Baz’s recipe includes a lemony arugula to serve on the side; it is, she writes, “simply not optional,” and I’m inclined to agree. I found myself begging for brightness and even imagining the benefits of adding some fennel to the sausage mix. Ultimately, I think meatloaf should beget a meatloaf sandwich the next day, but I found this one so rich that I wasn’t sure I’d want more so soon. I’d be more inclined to make this dish for a large group, since one slice is more than enough to satisfy.

In any case, Baz’s is definitely the meatloaf to make if you hate traditional meatloaf, want to be contrarian, or just really like Italian sausage.

Winner: Natasha’s Kitchen’s Meatloaf Recipe With the Best Glaze

I’m no longer a meatloaf agnostic: I like it, though after making so many in such quick succession, I’m not going to act on my new appreciation anytime soon.

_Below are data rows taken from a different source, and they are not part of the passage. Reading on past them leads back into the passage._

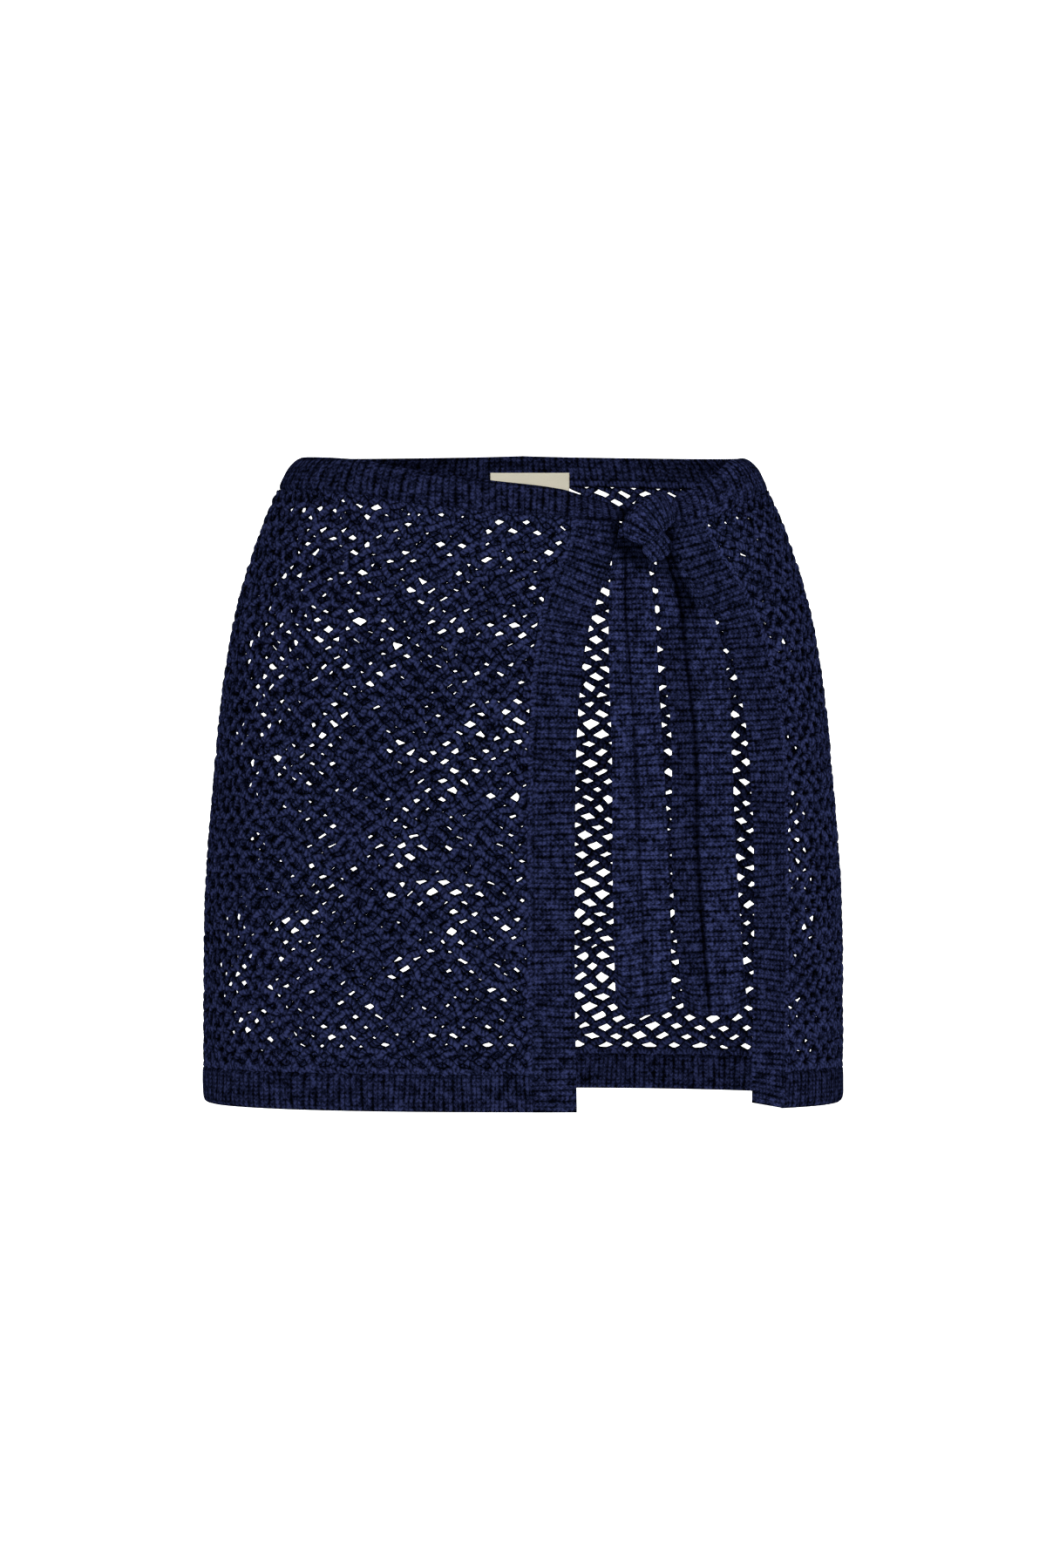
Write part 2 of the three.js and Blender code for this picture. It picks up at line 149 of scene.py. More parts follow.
RIGHT_TAIL = table(
    TAIL_COLUMNS,
    (74, 43, 81, 40, 1, 0, 0.5),
    (75.6, 60, 91, 60, 1, 3, 0.5),
    (76.8, 82, 106, 82, 1, 3, 0.42),
    (80.8, 123, 115.8, 122, 0.8, 3, 0.38),
    (84, 158, 117.8, 157, 0.3, 2.8, 0.4),
    (84.2, 231, 120.9, 231, 0, 2.6, 0.41),
    (90.5, 314.5, 126.5, 313, 0.5, 2.4, 0.42),
)
# An end's foot: how far each corner is drawn up, over which part of the width.
LEFT_TAIL_FOOT = {"left": 13, "left_part": 0.26, "right": 2, "right_part": 0.25}
RIGHT_TAIL_FOOT = {"left": 6, "left_part": 0.35, "right": 5, "right_part": 0.35}
CORNERS_FROM = 0.88
# An end's crease: its width to the left and right, in parts of the end's width, steep on the narrow side,
# and how much painted shade lies beside it at the top and at the foot.
LEFT_TAIL_CREASE = {"left": 0.05, "right": 0.34, "painted_shade_top": 0.35, "painted_shade_foot": 0}
RIGHT_TAIL_CREASE = {"left": 0.34, "right": 0.04, "painted_shade_top": 0.95, "painted_shade_foot": 0.4}
FOLD_COLUMNS = "x down out half_width half_thick"
KNOT_TURN = table(
    FOLD_COLUMNS,
    (86, 23.5, 5, 7, 3.6),
    (78.5, 25.5, 7.4, 9, 5.8),
    (70.5, 29.5, 9.8, 11.2, 7),
    (64, 36.5, 11.2, 10.6, 6.2),
    (60.5, 45, 8.6, 8.2, 4.4),
)
KNOT_LOOP = table(
    FOLD_COLUMNS,
    (79.8, 42, 8.6, 5.2, 2.6),
    (73.5, 47.8, 10, 6.8, 3.8),
    (67.5, 53.5, 9, 4.6, 2.8),
)
LABEL = {"left_x": 28.6, "right_x": -20.1, "top": -6.8, "bottom": 9.2, "thickness": 0.6, "inside": 4.9}
LABEL_THREAD = 0.5

# Cloth. A rib's crest stands out of the face, its groove lies in it. STITCH is one stitch's height, WAVY
# how far a rib wanders, in ribs, and INNER_FACE the value of the painted shade on an inner face, below 0 and
# so paler.
RIB_INSIDE, RIB_CREST, RIB_GROOVE = 3.2, 0.9, -0.2
RIB_PITCH = {"waistband": 8.5, "hem": 6.5, "band": 6, "tie": 6}
STITCH = 2.4
WAVY = 0.16
INNER_FACE = -0.5
# Net: each row of holes is moved on by half a hole. OVER_UNDER is how far a strand goes over and under the
# others, TIGHT_HOLES the number of holes at an edge where strands may be fatter, and LOOSE_TO the row
# down to which they may be thinner.
NET_ROWS = 60
STRAND_HALF_WIDTH = 2.45
STRAND_HALF_DEPTH = 1.8
STRAND_MIDDLE = -1.8
OVER_UNDER = 1.0
ROUNDED_HOLES = 0.055
LEVELS_PER_ROW = 6
TIGHT_HOLES = 12
LOOSE_TO = 2.5


def mix(a, b, t):
    """From a at t = 0 to b at t = 1, in a straight line."""
    return a + (b - a) * t


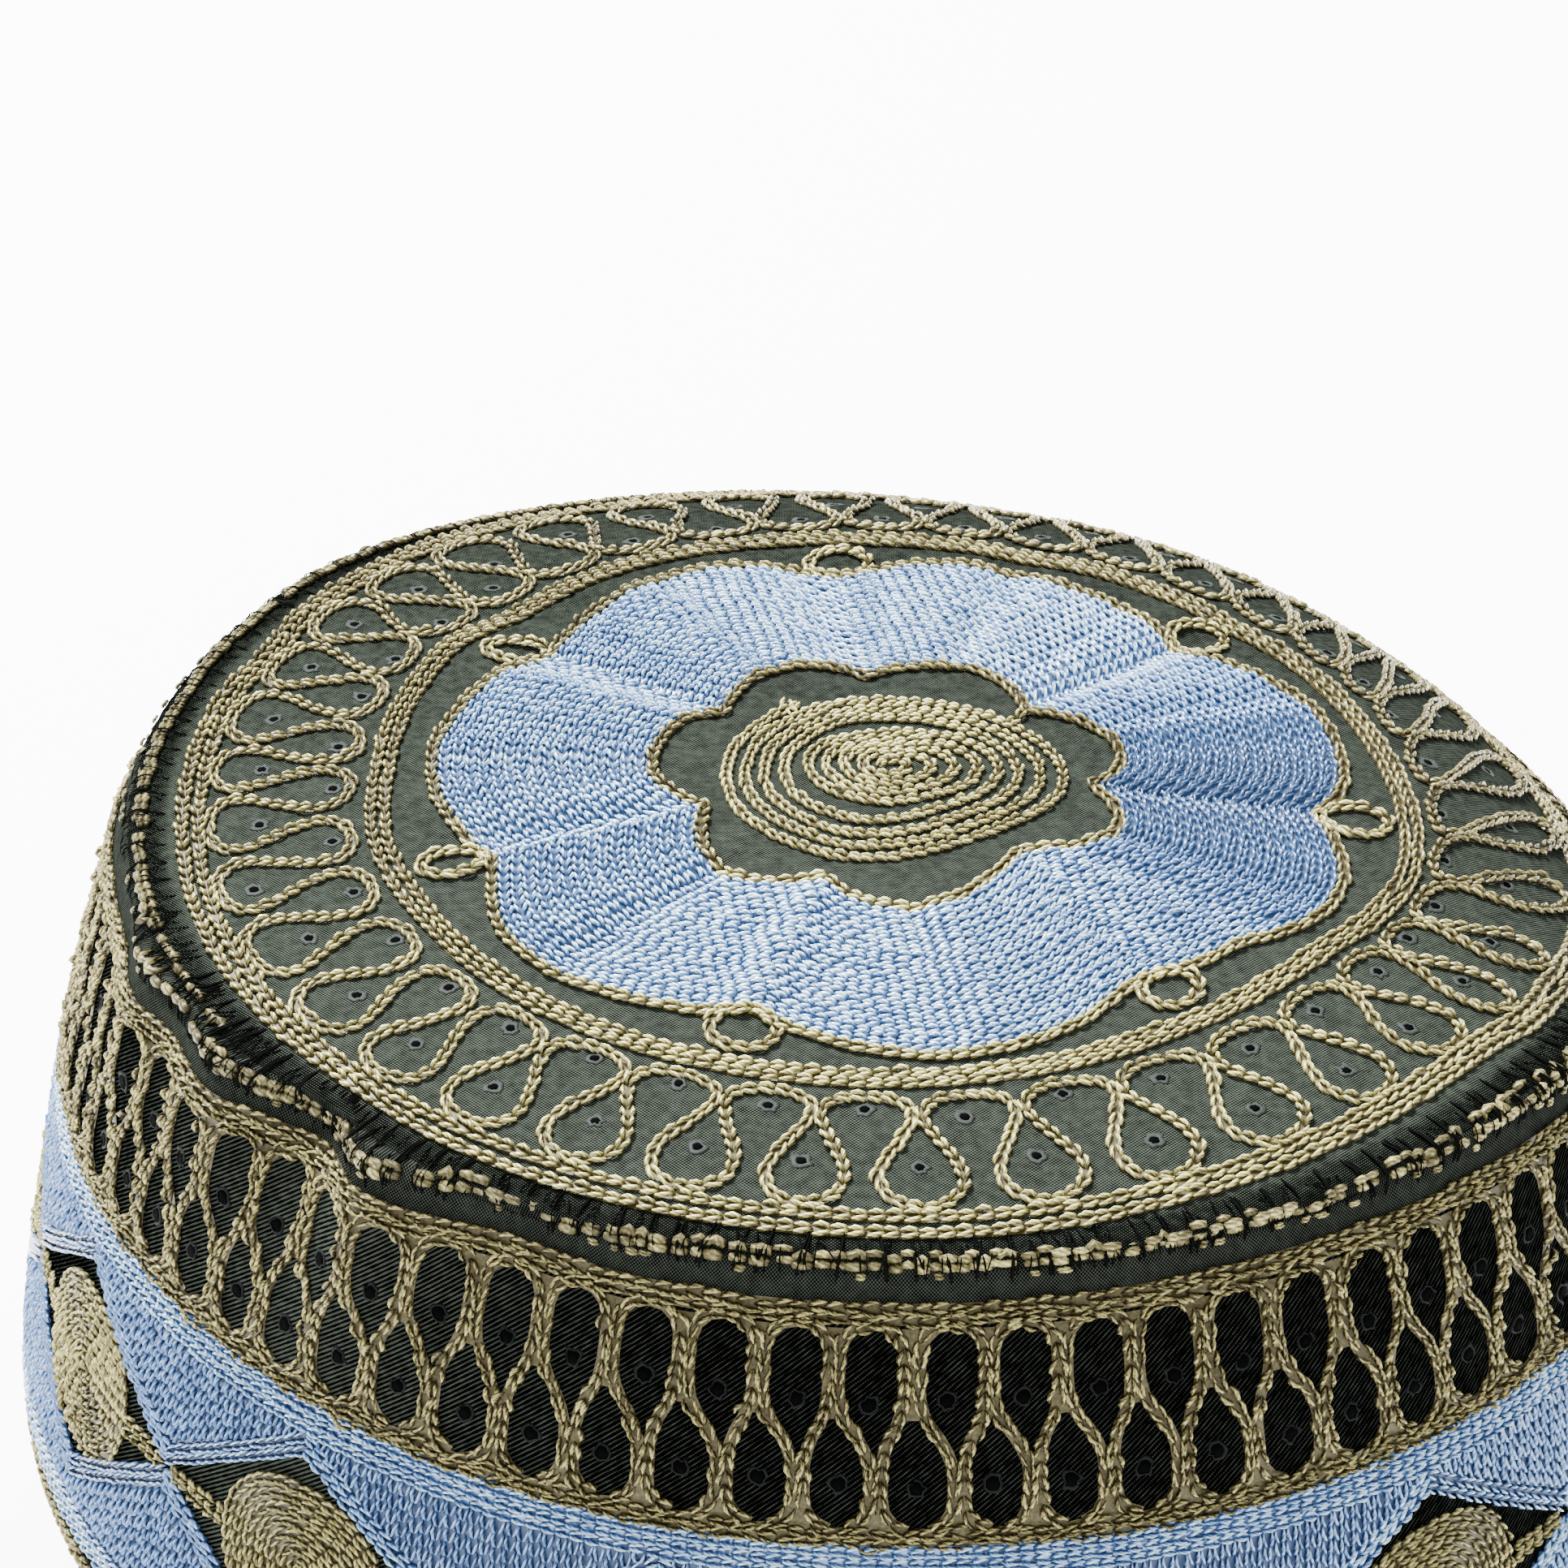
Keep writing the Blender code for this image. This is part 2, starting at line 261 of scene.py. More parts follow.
class Sewing:
    """Collects strands of thread, and makes one mesh of them.

    Each link of chain stitch is two bowed strands that open from the end of the link
    before it. The mesh's stitch attribute holds the place along a strand, the place
    around it, and a tone that is the same all over one link: random, plus the painted
    shade for where the link lies round the cap, where a row is given one.
    """

    # Stations along a link: share of the pitch, sideways share, height share, thickness share
    LINK = np.array([
        (-0.22, 0.04, 0.42, 0.0),
        (0.12, 0.60, 0.75, 1.0),
        (0.48, 0.97, 0.66, 1.15),
        (0.82, 1.00, 0.36, 0.95),
        (1.10, 0.68, 0.00, 0.0),
    ])

    def __init__(self):
        self.points = []
        self.stitch = []
        self.faces = []
        self.count = 0

    def strands(self, middle, normal, thick, tall, tone, sides):
        """Adds strands, given as arrays (strand, station, xyz), each pointed at both ends."""
        strands, stations = middle.shape[:2]
        ahead = unit(np.gradient(middle, axis=1))
        across = unit(np.cross(ahead, normal))
        up = np.cross(across, ahead)
        turns = np.arange(sides) * 2 * pi / sides + pi / 2
        rings = stations - 2
        inner = slice(1, stations - 1)
        out = np.cos(turns)[:, None] * across[:, inner, None] * thick[:, inner, None, None]
        rise = np.sin(turns)[:, None] * up[:, inner, None] * tall[:, inner, None, None]
        ring_points = (middle[:, inner, None] + out + rise).reshape(strands, rings * sides, 3)
        points = np.concatenate([middle[:, :1], ring_points, middle[:, -1:]], 1)
        along = np.linspace(0, 1, stations)
        around = ((turns / pi + 0.5) % 2) - 1
        where = np.zeros((strands, rings * sides + 2, 3))
        where[:, -1, 0] = 1.0
        where[:, 1:-1, 0] = np.repeat(along[inner], sides)
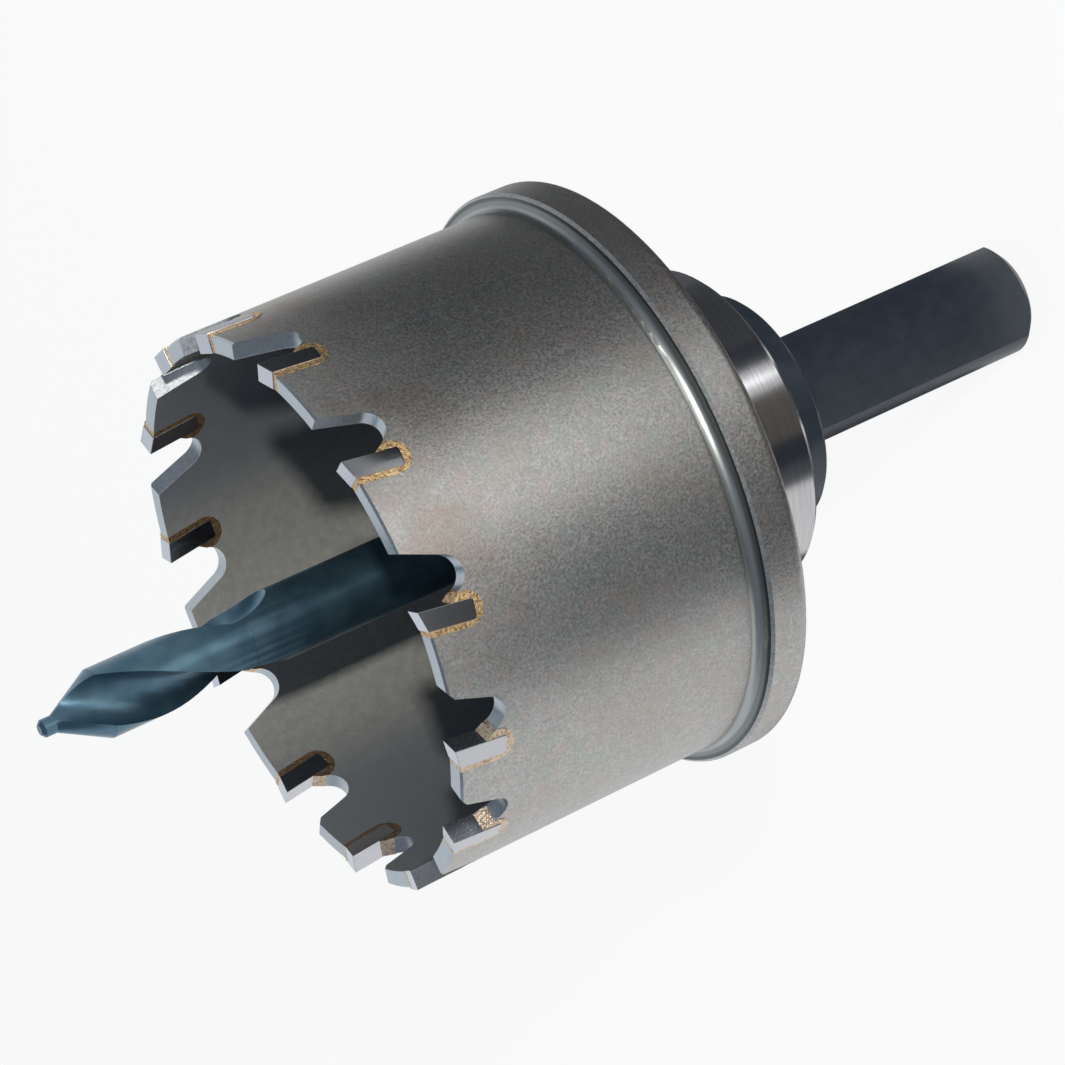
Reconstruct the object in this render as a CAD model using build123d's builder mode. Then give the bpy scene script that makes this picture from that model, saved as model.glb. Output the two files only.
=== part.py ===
# Hole saw with a turned steel cup, thirteen brazed carbide teeth, a screwed-in arbor
# with a three-flat shank, and a two-flute pilot drill.
# The tool stands on the end of its shank, teeth up. Z is its spin axis. Millimetres.
import os
from math import cos, radians, sin, tan

from build123d import *

os.makedirs("parts", exist_ok=True)

# Arbor: shank, flats and collar
shank_diameter = 10.0
shank_length = 26.7
shank_end_chamfer = 0.8
flat_count = 3
flat_depth = 0.56
flat_setback = 3.0
first_flat_angle = -27.5
collar_diameter = 20.5
collar_thickness = 3.9
collar_chamfer = 0.4
spigot_diameter = 12.0
spigot_stop_short = 0.6
spigot_chamfer = 0.5

# Cutter body: boss, brim and cup, turned as one piece
boss_diameter = 28.0
boss_thickness = 9.6
boss_chamfer = 0.45
brim_overhang = 1.4
brim_thickness = 3.75
brim_back_round = 0.9
brim_front_chamfer = 0.25
brim_root_fillet = 1.0
cup_diameter = 48.0
cup_wall = 1.5
cup_reach = 28.6
cup_floor_thickness = 4.9
floor_chamfer = 1.2
rim_chamfer = 0.18

# Teeth: angle of the first rake edge and the uneven steps from each tooth to the next
first_tooth_angle = -9.1
tooth_steps = (30.7, 28.9, 25.1, 24.5, 29.2, 28.1, 28.9, 29.3, 26.9, 27.8, 27.7, 24.7, 28.2)
radial_rake = 6.0
axial_rake = 8.0

# Gullet in front of each rake face, seen from outside the rim
gullet_depth = 4.5
gullet_radius = 1.55
gullet_centre_offset = 1.75
flank_angles = (22.5, 18.0, 23.0, 22.5, 22.5, 24.0, 23.5, 22.5, 17.0, 22.5, 22.5, 21.0, 20.0)
rake_length = 2.5
wall_foot_angle = 31.0
heel_chamfer = 0.5
chamfered_heels = (9, 10, 11, 12, 13)

# Carbide tips and the braze around them
tip_width = 1.65
tip_seat_length = 4.35
tip_corner_round = 0.25
tip_rise_at_rake = 0.38
tip_drop_at_back = 0.17
tip_proud_outside = 0.15
tip_proud_inside = 0.06
braze_gap_at_rake = 0.7
braze_gap_at_back = 0.5
slot_end_setback = 0.7
braze_bead = 0.06

# Pilot drill
drill_diameter = 6.0
drill_reach = 18.15
drill_socket_depth = 5.0
point_angle = 57.0
nib_diameter = 1.5
nib_length = 1.25
nib_chamfer = 0.3
flute_length = 11.9
flute_lead = 41.0
flute_circle_radius = 2.52
flute_angle_at_point = 0.0
web_thickness = 1.46
run_out_radius = 2.6
run_out_turn = 90.0
relieved_length = 12.8
land_relief = 0.05

# Grub screw that holds the drill
screw_diameter = 5.0
screw_angle = 190.0
screw_recess = 1.2
screw_flat_depth = 0.4
screw_flat_margin = 0.6
socket_across_flats = 2.5
socket_depth = 2.5
screw_chamfer = 0.4

# Clearances
spigot_clearance = 0.05
drill_clearance = 0.03
screw_clearance = 0.05

# Radii
cup_radius = cup_diameter / 2
cup_bore_radius = cup_radius - cup_wall
brim_radius = cup_radius + brim_overhang
spigot_radius = spigot_diameter / 2
body_bore_radius = spigot_radius + spigot_clearance
drill_radius = drill_diameter / 2
drill_bore_radius = drill_radius + drill_clearance
land_radius = drill_radius - land_relief
nib_radius = nib_diameter / 2
groove_radius = web_thickness / 2 + flute_circle_radius
screw_radius = screw_diameter / 2
screw_hole_radius = screw_radius + screw_clearance
screw_seat_radius = drill_radius - screw_flat_depth

# Stations along the spin axis
collar_back = shank_length
boss_back = collar_back + collar_thickness
brim_back = boss_back + boss_thickness
brim_front = brim_back + brim_thickness
rim = brim_front + cup_reach
cup_floor = brim_back + cup_floor_thickness
spigot_end = cup_floor - spigot_stop_short
drill_end = boss_back - drill_socket_depth
point_shoulder = rim + drill_reach
relief_start = point_shoulder - relieved_length
flute_start = point_shoulder - flute_length
nib_base = point_shoulder + (land_radius - nib_radius) / tan(radians(point_angle / 2))
nib_end = nib_base + nib_length
screw_height = boss_back + boss_thickness / 2

# Length by which a cutting shape overruns the piece that it cuts
overrun = 2.0

tooth_angles = [first_tooth_angle + sum(tooth_steps[:step]) for step in range(len(tooth_steps))]


def nearest_corner(sketch, x, y):
    return sketch.vertices().sort_by_distance((x, y))[0]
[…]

And after trying so much meatloaf, I have to conclude that the classics are classic for a reason. I imagine that if you have a meatloaf craving, the Natasha’s Kitchen version is what you’re looking for — it’s the meatloaf you’d eat at a diner, or out of a TV dinner. Of course, those fancier and fussier meatloaves were delicious, but to me, they didn’t evoke the same kind of nostalgia. In this sense, and in terms of the ratio between effort and results, I think this recipe is likely to be the most satisfying for most people.